Prices vary, but typically, a gallon of biodiesel costs an extra half-cent for each 1 percent of soybean oil in the blend. Dale Ludwig believes biodiesel is at an unfair disadvantage, compared with petroleum-derived fuels.

"Fossil fuels have several incentives built in when they reach the pump; the oil depletion allowance, for example," he said. "One of our main priorities is to work for an exemption of part of the fuel excise tax on biodiesel. We need that as an incentive to make us more competitive with fossil fuels."

The farm potential
"Agriculture is a huge potential market for biodiesel," said Ludwig. "Farmers are steadily increasing their use of biodiesel, but this is a big market. Agriculture is the second largest user of diesel fuel in the U.S. [commercial trucking is No. 1]."

Consider this: Farmers and ranchers use some 3.5 billion gallons of diesel fuel each year. If they went to B20 (20 percent soybean oil) for all of that usage, it would require about 470 million bushels of soybeans--more than the combined annual production of Missouri, Arkansas, Kansas and Oklahoma. At an average yield of 38 bushels per acre, that would take the soybeans from about 12.3 million acres.

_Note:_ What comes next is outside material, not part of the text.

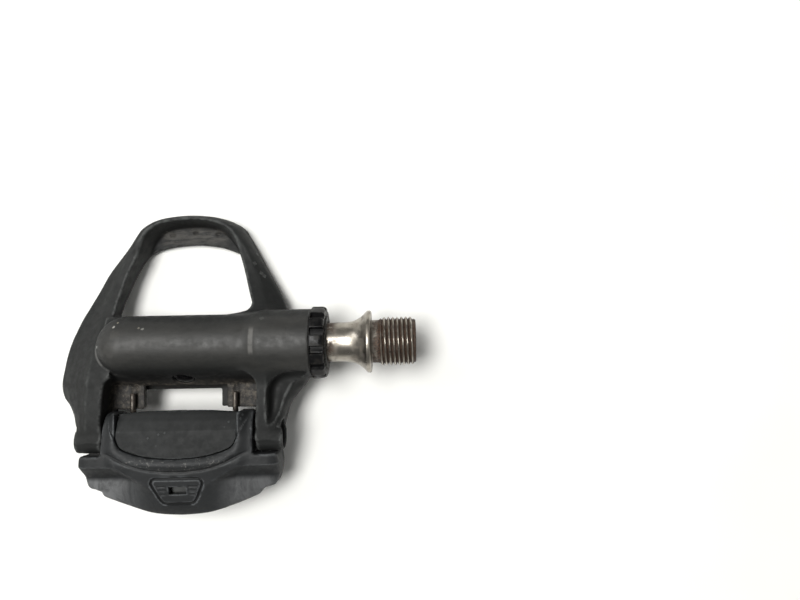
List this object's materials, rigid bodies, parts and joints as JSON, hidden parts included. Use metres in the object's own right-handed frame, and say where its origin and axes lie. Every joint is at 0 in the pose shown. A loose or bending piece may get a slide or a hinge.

But that would be a renewable, home-grown fuel source. The U.S. Energy Department forecasts that if current trends continue we'll be relying on imported oil for two-thirds of our energy needs by the year 2020. Much of that foreign oil lies under lands that are politically unstable and not overly friendly toward the United States. Indeed, America's oil may need changing.